In the about page which has followed me around from site to site over the years, I say that because I view cynicism just as a kind of frustrated optimism, I believe the small, everyday courtesies matter. Think about things like thanking a bus driver when you disembark, or holding a door for the person coming up behind you, or even just the exchange of have-a-good-days when you grab your morning latte.

Today, Sameer Vasta introduced me to the idea of “micro-neighborliness”, which goes a bit beyond those small, everyday courtesies but speaks to a similar set of values. Vasta points to a backgrounder by Steve MacDouell which mentally had me vigorously shaking my head in recognition.

MacDouell says that there are three ways in which micro-neighborliness impact our social environment: they subvert our tendencies toward apathy; they have a cumulative influence on the places we inhabit; and they inspire others to consider what their small acts of neighbourliness might be.

When I’ve thought and talked about the “small, everyday courtesies” before, I’ve wondered what would happen if everyone committed to a two-week experiment of keeping up with those gestures. I wondered whether or not, at the end of those two-weeks, we might feel lighter than we are used to feeling. All of those moments where the courtesies are dispensed with or ignored, they might be small but they accumulate. A lot of weight can build up over two weeks. Maybe we’d even feel so much lighter we’d have the strength to tackle some of those larger matters that always seemed too daunting, whether personal, communal, or societal.

MacDouell on apathy: “By shrinking our vision and committing to simple, attainable, ongoing actions, we end up challenging our strong defaults toward indifference.” MacDouell on cumulative influence: “My friend, Tim Soerens, refers to this as the ‘compound’ interest of local presence’—the idea that the sum of these micro-acts, over time, is far greater than each of them as singular, isolated contributions.” MacDouell on inspiration: “They are inspiring enough that they move us to consider how we might engage our own localities in thoughtful, attainable ways.”

Just so.

To be sure, MacDouell isn’t talking about holding the door for people. He’s talking about things like “supporting local entrepreneurs and tending to community gardens to hosting bonfire nights and sitting on our front porches” but the argument is the same: there are small actions we can choose to take which are good in themselves and can have a sort of accumulative palliative effect in a buffeting world.

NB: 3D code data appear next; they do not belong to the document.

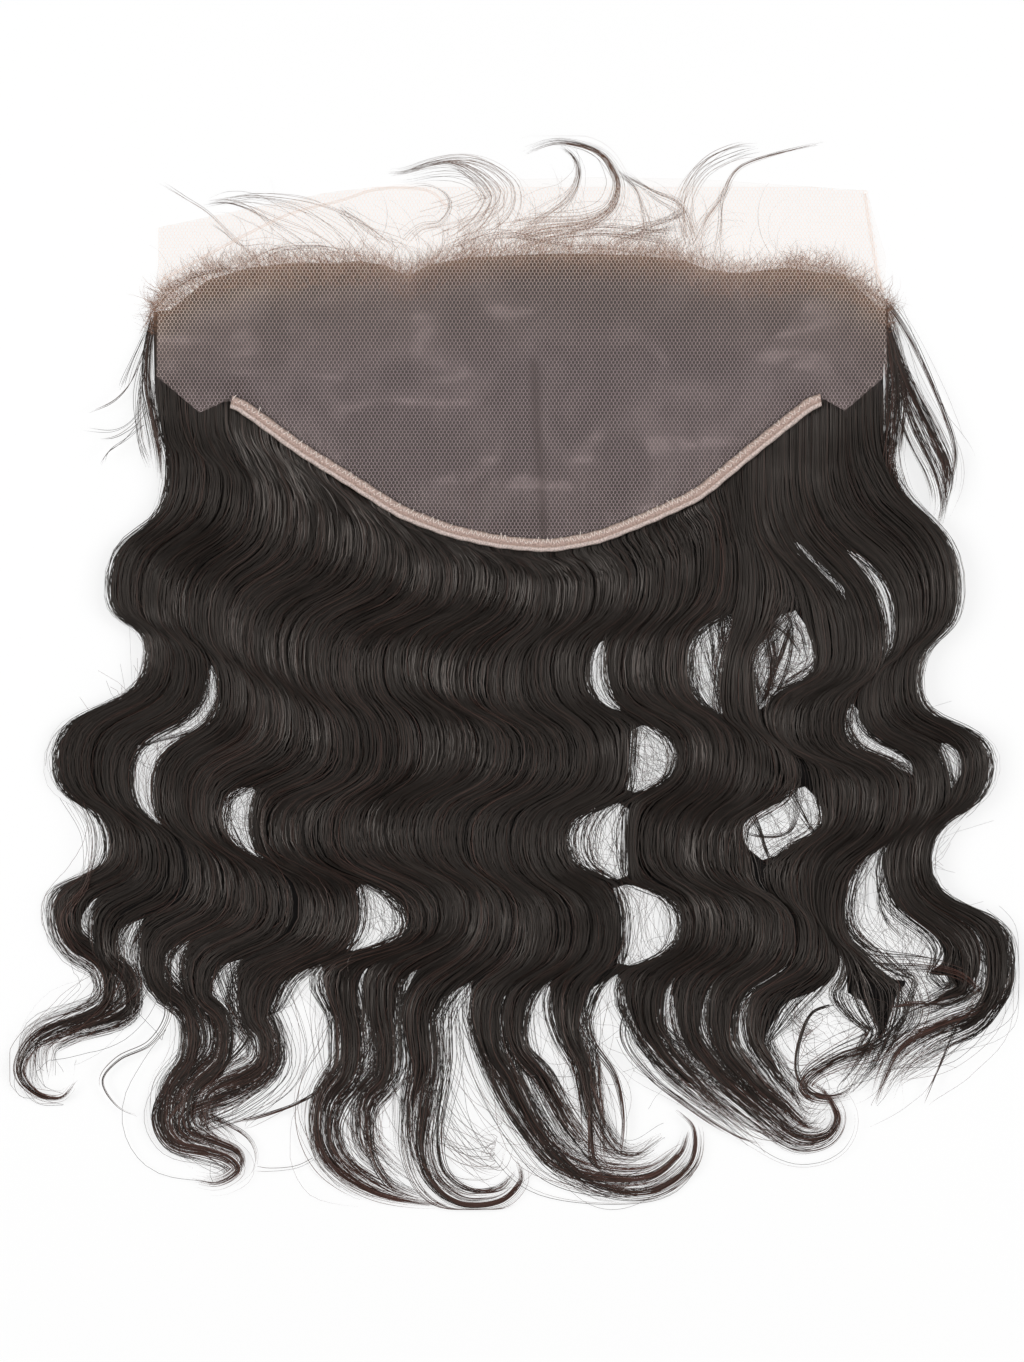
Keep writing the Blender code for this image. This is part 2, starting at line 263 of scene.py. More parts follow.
haze = add_node(film_look, "Math", "Value", {
    0: painted_net_sheen, 1: hair_under_film, 2: 0.055}, operation="MULTIPLY_ADD")
# paler over the bare margin, darker over the hair: painted light from the white table through the
# margin, and the knots with painted shade behind the hairline
film_colour_lit_and_shaded = add_ramp(film_look, hair_under_film, (
    (0.0, (0.80, 0.62, 0.50)), (1.0, (0.60, 0.48, 0.465))))
feed(film_shader, {"Alpha": haze, "Base Color": film_colour_lit_and_shaded})
net_ground = add_object("net_ground", film_mesh, film_look)
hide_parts("lace")

NET_PITCH = 0.00165     # across the flats of one mesh of the net
NET_LONG = 0.170
NET_ENDS_AT = 560.0
THREAD = 0.00012
THREADS_APART = 0.00004
THREAD_LIFT = 0.00012
TABLE_CLEARANCE = 0.00015


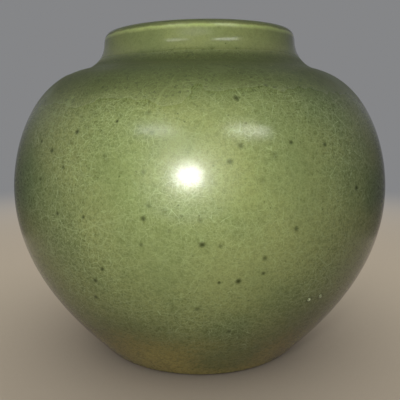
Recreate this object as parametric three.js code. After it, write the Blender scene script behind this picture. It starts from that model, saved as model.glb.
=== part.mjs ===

All of which makes me think about the challenges we face in the current state of the web. Just as the built physical environment can limit or inspire the ways in which we interact with other people, so, too, the built virtual environment.

The sorts of things we should be talking about when it comes to our cities are the same things we should be talking about when it comes to the communal spaces of the web. Just as Vasta points to “inclusion, awareness, empathy, and serendipity” when it comes to the movement of people offline, so, too, these should be the values that underpin the movement of people’s thoughts online.